Pi>>We even had a physics PhD (DaveB) provide us with an equation that allows us to compute how many impacts we should expect.  It turned out the number depends on the relative velocity of the approaching body and ranges from a minimum of about 13.5x for objects that are going so fast they will exit the solar system and never return to 200x for those that are just barely approaching Earth at very, very slow relative velocities.>>

I have accepted this 13.5x factor for comets or asteroids RETURNING from outside of 1 AU so as to collide with Earth.  That is not what most of the collisions would be, however.  The Brown model has stuff being pushed outward SLOWLY due to radiometer and Yarkovsky effects (RY).  What this means to any sensible mind is that ONLY stuff being pushed outward from INSIDE OF 1 AU could possibly hit Earth.  You don't LIKE this FACT (if Brown is right) but you have no ANSWER for it yet.  This means that of all the stuff being pushed slowly outward, the amount that could hit the Moon is twice that which could hit Earth...because the Moon can be hit by stuff coming from inside 1 AU as well as stuff slightly outside of 1 AU.  So even ACCEPTING your 19x factor, this takes your number from 800 to 400...before a couple of other FAIR adjustments...one of which YOU AGREE with. 

 

>>Sorry, Indy.... the number of such encounters is an essential point in this topic.>>

Not if the ALL are obliterated high in our atmosphere.  There could be 10,000 of them and we still may see very few that would make it entact to hit land. 

 

>>At 17 km/sec, there will be no impacts during the flood year. >>

Once again, you don't even understand the HPT model.  Stuff launched (both pro and retro) will have varying speeds.  Half would be pro, so these would be immediately outside 1AU.  As they are SLOWLY pushed outward for weeks by RY, these COULD hit the Moon, but not Earth.  Some stuff would be in a prograde orbit around the Sun, but slightly slower than Earth and some of this COULD hit Earth during the Flood year.  There also would be stuff launched fast enough retrograde that Earth could encounter it 6 months later, and at a speed much higher than 17km/s.  This stuff also could hit Moon at greater speed too, so it could take a much smaller object to make the larger Moon craters.  I don't know if 50% hitting Earth during the Flood year is the correct number, but SOME would.  Again, it is not that relevant if the stuff is obliterated by the atm. 

 

>>While the model is not exact, it does clearly show there will be no impacts during the flood year.>>

That model does not have a way to show stuff being pushed outward. 

 

>>

indydave, on 15 Oct 2016 - 4:39 PM, said:snapback.png

indydave, on 15 Oct 2016 - 4:39 PM, said:snapback.png

You don't like the 400 part because you don't understand the model, and some of that is due to how I expressed it.  I do not mean stuff shot directly AT the Sun, which you say would then cause it to "return to its point of departure".  I mean stuff shot rearward (retrograde) so that its Sun-orbit-speed is reduced so that it falls into a lower orbit around the Sun.

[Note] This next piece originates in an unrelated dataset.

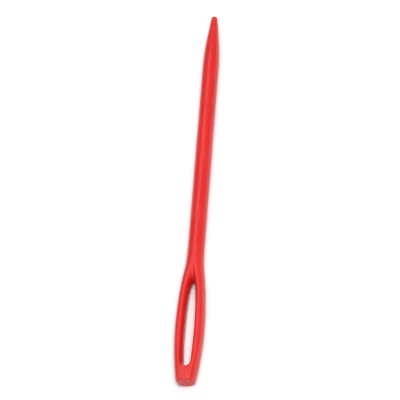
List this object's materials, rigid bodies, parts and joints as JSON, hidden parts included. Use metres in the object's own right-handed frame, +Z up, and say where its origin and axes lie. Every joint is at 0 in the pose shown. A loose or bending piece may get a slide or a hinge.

Pi>>No.  I don't like the 400 part because I do understand the physics.  I say it will return to its point of departure because of the Law of Conservation of Energy and orbital mechanics.  As demonstrated by the "solar system" model you found.>>

 

I shouldn't have to keep repeating this...the spinning Earth would shoot stuff outward and some of that would give it speed so it immediately would be beyond 1 AU.  And about half would immediately fall inward to a lower orbit...UNTIL it gets pushed outward by RY.  Do you or don't you acknowledge the reality of RY?

 

>>You get 400 by simply dividing the number of expected impactors by 2 to allow for those that impacted the moon during the launch phase.  That is not the correct approach.  >>

Nope.  Those hitting Moon could happen during just a few hours after launch, BUT those would be VERY few.  The Moon covers such a tiny part of the sky, so less than (guessing) .01% would be direct hits.  The rest (of what Brown suggests) would come from encounters of stuff being slowly pushed outward from 1AU-400,000 km to 1AU+400,000 km. 

 

>>In order to find out how many struck the moon during launch, the best way is to find out how many craters there are on the back side of the moon because there are very few trajectories that will cause an object to narrowly miss the moon, hook around, and strike the moon on the back side during launch.>>

 

Perhaps that approach could tell us how many were direct hits.  Almost none of the large maria are on the backside and THOSE could have been on the front too but the Moon slowly rotated afterwards into a new tidal lock due to a change in its mass, so that the more massive side faces us today.

 

>>We know there have been impacts since the flood and those impacts will be random because they are objects returning from solar orbit.  Since it would be very unusual for an object launched from Earth to hit the back side of the moon, we can consider them to be after the launch phase.  We also know that after launch, objects will be approaching the Earth/moon from random directions.>>

HPT has a MUCH better way to explain the fairly even distribution of craters EVEN AT THE POLES of the Moon.  Your idea does NOT.  It is rather silly for you to argue about objects returning "since the Flood" since the rate is almost NIL so hardly any would be expected to hit the Moon in the past 4500 years.  Even in Brown's model...there would be hardly any to hit either Earth or Moon on a return since the Flood.

 

>>Unfortunately, according to this list the majority of 100 mile (160 km) craters are on the far side of the moon.  This very strongly suggests few, if any, impacts during Brown's launch period.

>>

Nope.  As I have shown, the THREE crater size sites show us (with no invalidation for .1 density objects) that a cloud of water vapor, ice particles, rocky particles and small rocks (under 200m) could indeed make 100 mi craters.  You have given NO reason to NOT accept that EXCEPT your own incredulity.  I have a professional astronomer (Faulkner) the instruction video, and THREE crater size sites, which agree with me.  I also just recently saw THIS:  LINK

 

Equation to determine Crater Size:

 

 

 

 

D=0.07Cf(ge/g)1/6(W pa/pt)1/3.4

 

Where:

D = Crater Diameter

Cf = Crater Collapse Factor ( this is equal to 1.3 for craters >4km on Earth)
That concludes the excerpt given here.